Все было сделано так, чтобы кто угодно поверил в «длинную руку НКВД и Москвы», якобы инсценировавшей самоубийство. Что и произошло со всей той неминуемой обреченностью, которая и была запланирована. Инсценировка самоубийства при ликвидации неугодных лиц — один из излюбленных, приемов британской разведки на протяжении веков. Она неоднократно прибегала к нему даже в конце XX века, в т. ч. ив отношении советских граждан. Так, по данным бывшего чрезвычайного и полномочного посла СССР в Великобритании В. И. Попова, за те шесть лет, которые он в 80-х годах прошлого столетия возглавлял посольство, три сотрудника советских учреждений в Англии покончили жизнь самоубийством. Однако, как показало патологоанатомическое исследование, проведенное по настоянию КГБ СССР, двое из них были отравлены, а одна — женщина — была доведена до невменяемости специальными психотропными препаратами до самоубийства. В свою очередь, предпринятая резидентурой КГБ в Лондоне проверка показала, что все трое встречались с представителями британских спецслужб.
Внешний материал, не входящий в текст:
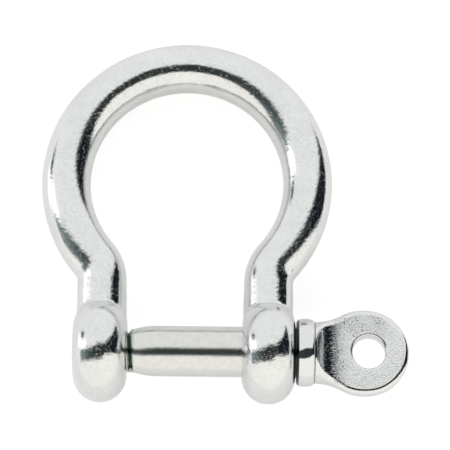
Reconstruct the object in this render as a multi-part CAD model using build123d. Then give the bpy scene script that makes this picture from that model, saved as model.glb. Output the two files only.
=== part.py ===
from build123d import *
import math
import os

# A forged stainless bow shackle with a screw pin. Millimetres.
# X runs along the pin towards its eye, Y from the pin to the crown, and Z out of the bow's plane.
# The origin is on the pin's axis, midway between the two ears.

# Bow: a round bar bent into three quarters of a circle, with a straight leg into each ear.
BAR_RADIUS = 4.0
CROWN_RADIUS = 19.7
CROWN_Y = 28.05
LEG_X = 13.4
BEND_RADIUS = 5.6
TRIM_DEPTH = 0.1
TRIM_FADE_Y = 10.0
TRIM_END_Y = 6.5
CROWN_TRIM_RADIUS = 15.7
CROWN_TRIM_SHIFT = 0.26

# Ears: two round bosses, whose rims are nearly half-round.
EAR_INNER_X = 9.25
EAR_THICKNESS = 8.5
EAR_RADIUS = 8.33
EAR_FACE_RADIUS = 4.7
LEG_FILLET = 0.8
PIN_HOLE_RADIUS = 4.2
PIN_HOLE_MOUTH_RADIUS = 4.4

# Thread: 7 mm by 1 mm, right-handed, with 60 degree flanks.
PITCH = 1.0
FLANK_WIDENING = 2 * math.tan(math.radians(30))
THREAD_CREST_RADIUS = 3.48
THREAD_ROOT_RADIUS = 2.87
THREAD_ROOT_WIDTH = 0.14
TAPPED_MINOR_RADIUS = 2.95
TAPPED_MAJOR_RADIUS = 3.56
TAPPED_ROOT_WIDTH = 0.179
CUTTER_OVERSHOOT = 0.05
THREAD_START_X = -18.22
PIN_GROOVE_TURNS = 9.72
TAPPED_TURNS = 11

# Pin: threaded end, tapered lead, shank, collar and eye, forged as one piece.
PIN_TIP_X = -17.4
PIN_TIP_CHAMFER = 0.7
THREAD_END_X = -8.1
SHANK_FULL_X = -4.2
SHANK_RADIUS = 4.05
COLLAR_X = 17.9
COLLAR_LENGTH = 2.95
COLLAR_RADIUS = 5.45
COLLAR_EDGE_RADIUS = 5.15
COLLAR_EDGE_ROUNDING = 0.6
NECK_RADIUS = 4.93
NECK_FLARE_RADIUS = 9.0
SWEEP_RADIUS = 5.7
SWEEP_ANGLE = 69.0
SWEEP_END_X = 26.3
EYE_X = 28.6
EYE_RADIUS = 6.95
EYE_STRETCH = 0.5
EYE_THICKNESS = 2.7
EYE_HOLE_X = 29.57
EYE_HOLE_RADIUS = 2.625
EYE_HOLE_ROUNDING = 0.45
EYE_EDGE_ROUNDING = 0.9

# Two lengths nearer than this count as equal when edges are picked out.
FLAT_TOLERANCE = 0.001


def bow_route(inset):
    """The bar's centreline, or a line beside it that lies further in, from the right ear to the left."""
    bend_x = LEG_X + BEND_RADIUS
    centres_apart = CROWN_RADIUS + BEND_RADIUS
    bend_y = CROWN_Y - math.sqrt(centres_apart**2 - bend_x**2)
    bend_angle = math.degrees(math.acos(bend_x / centres_apart))
    leg_x = LEG_X - inset
    right_leg = Line((leg_x, TRIM_FADE_Y), (leg_x, bend_y))
    right_bend = JernArc(right_leg @ 1, right_leg % 1, BEND_RADIUS + inset, -bend_angle)
    crown = JernArc(right_bend @ 1, right_bend % 1, CROWN_RADIUS - inset, 180 + 2 * bend_angle)
    left_bend = JernArc(crown @ 1, crown % 1, BEND_RADIUS + inset, -bend_angle)
    left_leg = Line(left_bend @ 1, (-leg_x, TRIM_FADE_Y))
    return [right_leg, right_bend, crown, left_bend, left_leg]


def bow_bar():
    """The bent round bar, with its legs run on to the pin's axis."""
    route = bow_route(0)
    right_foot = Line((LEG_X, 0), route[0] @ 0)
    left_foot = Line(route[-1] @ 1, (-LEG_X, 0))
    section = Plane(right_foot @ 0, z_dir=right_foot % 0) * Circle(BAR_RADIUS)
    return sweep(section, path=Wire([right_foot, *route, left_foot]))


def flash_trim():
    """What the forging's trim took off the inner side: a narrow flat, wider at the crown."""
    route = bow_route(BAR_RADIUS - TRIM_DEPTH)
    fade_x = LEG_X - BAR_RADIUS - TRIM_DEPTH
    across = Polyline(
        route[-1] @ 1, (-fade_x, TRIM_END_Y), (fade_x, TRIM_END_Y), route[0] @ 0
    )
    narrow = extrude(make_face([*route, across]), 2 * BAR_RADIUS, both=True)
    wide = Pos(0, CROWN_Y + CROWN_TRIM_SHIFT, 0) * Cylinder(CROWN_TRIM_RADIUS, 4 * BAR_RADIUS)
    return narrow + wide


def turned(outline):
    """A solid of revolution about the X axis, from an outline that closes against it."""
    return revolve(make_face(outline), Axis.X, 360)


def ear(side):
    """A boss with flat faces and one round arc for its rim, whose seam is away from the leg."""
    near_x = side * EAR_INNER_X
    far_x = side * (EAR_INNER_X + EAR_THICKNESS)
    middle_x = (near_x + far_x) / 2
    rim = ThreePointArc((near_x, -EAR_FACE_RADIUS), (middle_x, -EAR_RADIUS), (far_x, -EAR_FACE_RADIUS))
    sides = Polyline((far_x, -EAR_FACE_RADIUS), (far_x, 0), (near_x, 0), (near_x, -EAR_FACE_RADIUS))
    return turned([rim, sides])


def bow_blank():
    """The forging before its holes are made: bar and ears, with a small fillet where they meet."""
    blank = bow_bar() + ear(1) + ear(-1)
    joins = blank.edges().filter_by(GeomType.BSPLINE)
    return fillet(joins, LEG_FILLET) - flash_trim()


def helical_groove(start_x, turns, root_radius, root_width, mouth_radius):
    """A right-handed V groove about the X axis, to be cut. Its flanks stand at 60 degrees."""
    path = Helix(PITCH, turns * PITCH, root_radius)
    at_start = Plane(path @ 0, x_dir=(1, 0, 0), z_dir=path % 0)
    depth = mouth_radius - root_radius
    mouth_width = root_width + FLANK_WIDENING * abs(depth)
    outline = Polyline(
        (0, -root_width / 2),
        (depth, -mouth_width / 2),
        (depth, mouth_width / 2),
        (0, root_width / 2),
        close=True,
    )
    groove = sweep(at_start * make_face(outline), path=path, is_frenet=True)
    return Pos(start_x, 0, 0) * Rot(0, 90, 0) * groove


def bore_cutter(start_x, length, radius, mouth_radius):
    """A cutter for a hole along the X axis, with a 45 degree countersink at each end."""
    sink = mouth_radius - radius
    end_x = start_x + length
    return turned(
        Polyline(
            (start_x - PITCH, 0),
            (start_x - PITCH, mouth_radius),
            (start_x, mouth_radius),
            (start_x + sink, radius),
            (end_x - sink, radius),
            (end_x, mouth_radius),
            (end_x + PITCH, mouth_radius),
            (end_x + PITCH, 0),
            close=True,
        )
    )


def tap():
    """The tool that cuts the tapped hole's thread: its core and one long helical ridge."""
    core_radius = TAPPED_MINOR_RADIUS
    core = along_x(THREAD_START_X - 2 * PITCH, (TAPPED_TURNS + 2) * PITCH, core_radius)
    ridge = helical_groove(
        THREAD_START_X - PITCH / 2,
        TAPPED_TURNS,
        TAPPED_MAJOR_RADIUS,
        TAPPED_ROOT_WIDTH,
        core_radius - CUTTER_OVERSHOOT,
    )
    return core + ridge


def bow():
    """One forging: bar, ears, a plain hole in the +X ear and a tapped one in the other."""
    plain_hole = bore_cutter(EAR_INNER_X, EAR_THICKNESS, PIN_HOLE_RADIUS, PIN_HOLE_MOUTH_RADIUS)
    drill_radius = TAPPED_MINOR_RADIUS - CUTTER_OVERSHOOT
    drill_x = -EAR_INNER_X - EAR_THICKNESS
    drilled_hole = bore_cutter(drill_x, EAR_THICKNESS, drill_radius, TAPPED_MAJOR_RADIUS)
    return bow_blank() - plain_hole - drilled_hole - tap()


def is_rim(edge, radius):
    return abs(edge.radius - radius) < FLAT_TOLERANCE


def along_x(start_x, length, radius):
    """A cylinder about the X axis, from start_x towards +X."""
    upright = Cylinder(radius, length, align=(Align.CENTER, Align.CENTER, Align.MIN))
    return Pos(start_x, 0, 0) * Rot(0, 90, 0) * upright


def pin_thread():
    """The pin's threaded end: a plain rod with the groove cut in it, then chamfered at its tip."""
    rod = along_x(PIN_TIP_X, THREAD_END_X - PIN_TIP_X, THREAD_CREST_RADIUS)
    groove = helical_groove(
        THREAD_START_X,
        PIN_GROOVE_TURNS,
        THREAD_ROOT_RADIUS,
        THREAD_ROOT_WIDTH,
        THREAD_CREST_RADIUS + CUTTER_OVERSHOOT,
    )
    tip_radius = THREAD_CREST_RADIUS - PIN_TIP_CHAMFER
    envelope = turned(
        Polyline(
            (PIN_TIP_X, 0),
            (PIN_TIP_X, tip_radius),
            (PIN_TIP_X + 2 * PIN_TIP_CHAMFER, tip_radius + 2 * PIN_TIP_CHAMFER),
            (THREAD_END_X, tip_radius + 2 * PIN_TIP_CHAMFER),
            (THREAD_END_X, 0),
            close=True,
        )
    )
    return (rod - groove) & envelope


def pin_shank():
    """The plain shank, with the convex lead that narrows to the thread's size."""
    lead = TangentArc(
        (SHANK_FULL_X, SHANK_RADIUS), (THREAD_END_X, THREAD_CREST_RADIUS), tangent=(-1, 0)
    )
    rest = Polyline(
        (THREAD_END_X, THREAD_CREST_RADIUS),
        (THREAD_END_X, 0),
        (COLLAR_X, 0),
        (COLLAR_X, SHANK_RADIUS),
        (SHANK_FULL_X, SHANK_RADIUS),
    )
    return turned([lead, rest])


def collar():
    """The crowned shoulder that seats against the ear."""
    end_x = COLLAR_X + COLLAR_LENGTH
    crown = ThreePointArc(
        (COLLAR_X, COLLAR_EDGE_RADIUS),
        (COLLAR_X + COLLAR_LENGTH / 2, COLLAR_RADIUS),
        (end_x, COLLAR_EDGE_RADIUS),
    )
    ends = Polyline((end_x, COLLAR_EDGE_RADIUS), (end_x, 0), (COLLAR_X, 0), (COLLAR_X, COLLAR_EDGE_RADIUS))
    blank = turned([crown, ends])
    return fillet(blank.edges().filter_by(GeomType.CIRCLE), COLLAR_EDGE_ROUNDING)


def eye_blank():
    """The round blank of neck and eye, before it is pressed flat."""
    start_x = COLLAR_X + COLLAR_LENGTH - COLLAR_EDGE_ROUNDING
    flare_y = NECK_RADIUS + NECK_FLARE_RADIUS
    centres_apart = EYE_RADIUS + NECK_FLARE_RADIUS
    flare_x = EYE_X - math.sqrt(centres_apart**2 - flare_y**2)
    share = EYE_RADIUS / centres_apart
    meeting = (EYE_X + share * (flare_x - EYE_X), share * flare_y)
    neck = Line((start_x, NECK_RADIUS), (flare_x, NECK_RADIUS))
    flare = TangentArc(neck @ 1, meeting, tangent=(1, 0))
    near_arc = TangentArc(meeting, (EYE_X, EYE_RADIUS), tangent=flare % 1)
    stretch = Line((EYE_X, EYE_RADIUS), (EYE_X + EYE_STRETCH, EYE_RADIUS))
    far_arc = TangentArc(stretch @ 1, (EYE_X + EYE_STRETCH + EYE_RADIUS, 0), tangent=stretch % 1)
    back = Polyline(far_arc @ 1, (start_x, 0), (start_x, NECK_RADIUS))
    return turned([neck, flare, near_arc, stretch, far_arc, back])


def press_space():
    """The space between the press dies: a flat gap, and a concave sweep out of it through the neck."""
    plate_z = EYE_THICKNESS / 2
    end_x = EYE_X + 2 * EYE_RADIUS
    sweep_centre = (SWEEP_END_X, plate_z + SWEEP_RADIUS)
    hollow = CenterArc(sweep_centre, SWEEP_RADIUS, 270 - SWEEP_ANGLE, SWEEP_ANGLE)
    sweep_start = hollow @ 0
    back = Polyline((COLLAR_X, 0), (COLLAR_X, sweep_start.Y), sweep_start)
    plate = Polyline(hollow @ 1, (end_x, plate_z), (end_x, 0), (COLLAR_X, 0))
    upper = Plane.XZ * make_face([back, hollow, plate])
    above = extrude(upper, 2 * EYE_RADIUS, both=True)
    return above + mirror(above, Plane.XY)


def along_plate(edge):
    """Whether an edge runs along the pressed outline, and not across it or round the neck."""
    box = edge.bounding_box()
    runs_on = box.size.X > FLAT_TOLERANCE
    return runs_on and max(abs(box.min.Z), abs(box.max.Z)) > EYE_THICKNESS / 2 - FLAT_TOLERANCE


def eye():
    """Neck and eye, pressed flat, with rounded edges inside and out."""
    pressed = eye_blank() & press_space()
    outline = [edge for edge in pressed.edges() if along_plate(edge)]
    pressed = fillet(outline, EYE_EDGE_ROUNDING)
    bored = pressed - Pos(EYE_HOLE_X, 0, 0) * Cylinder(EYE_HOLE_RADIUS, 2 * EYE_THICKNESS)
    rims = [edge for edge in bored.edges().filter_by(GeomType.CIRCLE) if is_rim(edge, EYE_HOLE_RADIUS)]
    return fillet(rims, EYE_HOLE_ROUNDING)


def pin_head():
    return collar() + eye()


def write(name, shape):
    shape.label = name
    export_step(shape, f"parts/{name}.step")


os.makedirs("parts", exist_ok=True)
write("bow", bow())
write("pin_shank", pin_shank())
write("pin_thread", pin_thread())
write("pin_head", pin_head())
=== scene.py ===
import bpy
import math
from mathutils import Matrix, Vector


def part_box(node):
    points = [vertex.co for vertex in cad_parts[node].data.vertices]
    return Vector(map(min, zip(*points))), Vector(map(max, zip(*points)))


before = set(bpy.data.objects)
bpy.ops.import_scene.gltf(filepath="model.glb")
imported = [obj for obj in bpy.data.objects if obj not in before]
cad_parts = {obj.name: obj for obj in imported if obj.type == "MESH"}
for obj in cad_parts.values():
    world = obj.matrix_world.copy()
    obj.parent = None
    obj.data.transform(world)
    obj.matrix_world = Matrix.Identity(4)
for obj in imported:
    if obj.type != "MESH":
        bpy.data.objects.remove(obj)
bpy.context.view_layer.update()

# The scene is in metres. MM turns the shackle's small lengths, in millimetres, into them.
MM = 0.001

# The CAD model's box, and the places on it that the scene needs.
TIP_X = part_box("pin_thread")[0].x
THREAD_END_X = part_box("pin_thread")[1].x
COLLAR_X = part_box("pin_head")[0].x
EAR_RADIUS = -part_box("bow")[0].y

# The camera looks down on the shackle as it lies flat, tilted away from its plane by CAMERA_TILT.
CAMERA_TILT = math.radians(15.2)
CAMERA_ROLL = math.radians(0.69)
CAMERA_DISTANCE = 376.6 * MM
CAMERA_RIGHT = 6.53 * MM
CAMERA_UP = 20.26 * MM
CAMERA_LENS = 187.9
CAMERA_SENSOR = 36
CAMERA_CLIP = (0.01, 10)

RIGHT = Vector((1, 0, 0))
UP = Vector((0, math.cos(CAMERA_TILT), math.sin(CAMERA_TILT)))
BACK = Vector((0, -math.sin(CAMERA_TILT), math.cos(CAMERA_TILT)))

# The floor touches the ears and the back of the crown, so it leans a little.
FLOOR_LEAN = math.radians(5.1)
FLOOR_RADIUS = 0.12
FLOOR_SIDES = 64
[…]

Настоящее же имя убийцы Вальтера Германовича Кривицкого (Самуила Гершевича Гинзбурга) — Уильям Стефенсон, ближайший друг Уинстона Черчилля, канадский миллионер, бизнесмен, глава британского координационного центра по безопасности (представительство британской разведки в США в годы Второй мировой войны), размещавшегося в Эмпайр Стэйт Билдинг в Нью-Йорке. Именно он, Уильям Стефенсон по кличке «Бесстрашный», при содействии одного из ведущих «мастеров» резидентуры МИ-6 в Нью-Йорке по документальным фальсификациям — X. Монтгомери Хайда — организовал убийство Кривицкого и инсценировку под самоубийство.
Операция, которую они провели, не слишком отличалась интеллектуальным изыском. За месяц до убийства направили ему подложное письмо, которое затравленный страхом предатель показал ближайшему окружению (после смерти его письмо стало главным доказательством того, что «длинная рука НКВД» дотянулась до предателя и за океаном). А затем, дождавшись очередного вызова предателя для допроса в Комиссии Конгресса, убили его в номере гостиницы, использовав пистолет с глушителем, забрали пулю и через окно улизнули (или же приоткрыли окно для отвода глаз, а сами вышли через дверь). Все было сделано именно так, чтобы представить случившееся как сомнительное самоубийство, которое потому сомнительное, что, оказывается, его уже предупреждали о грозящей опасности, а убит он был прямо перед дачей показаний, что должно было и, естественно, тут же и навело на мысль, что тем самым ему хотели помешать выступить в Комиссии Конгресса. Но поскольку он был предателем из советской разведки, то кто в этот момент, по логике вещей, мог быть больше всех заинтересован в его убийстве? Конечно, НКВД — на то и был направлен весь намек.
Следует также отметить, что У. Стефенсон и X. Монтгомери Хайд не гнушались даже тем, чтобы подложными документами и откровенной фальсификацией дурачить самого президента Рузвельта (знаменитое дело о «боливийской фальшивке»). Так что в отношении какого-то там переставшего быть нужным предателя и вовсе не задумывались. Уильям Стефенсон отличался склонностью к особо резким действиям, в числе которых убийства были для него вполне обыденным делом. Его методы всерьез раздражали директора ФБР Эдгара Гувера, поскольку Стефенсон не считал нужным хоть как-то согласовывать свои действия на территории США с американской полицией, что нарушало положения англо-американского соглашения о сотрудничестве спецслужб. Однако «Бесстрашному» на все это было наплевать, ибо он пользовался мощнейшей поддержкой влиятельнейшего в Вашингтоне тех времен Уильяма Донована — впоследствии создателя Управления Стратегических Служб (УСС), предтечи ЦРУ. Именно поэтому, едва ли не с поличным хватая У. Стефенсона и его людей на различного рода преступлениях, глава ФБР Гувер вынужден был тут же пресекать любые попытки какого бы то ни было подобия тщательного полицейского расследования. Абсолютно точно так же произошло и при расследовании «самоубийства» Кривицкого: упоминавшийся выше инспектор полиции Бернард В. Томпсон едва ли не с порога заявил, что это самоубийство и что это сомнений не вызывает.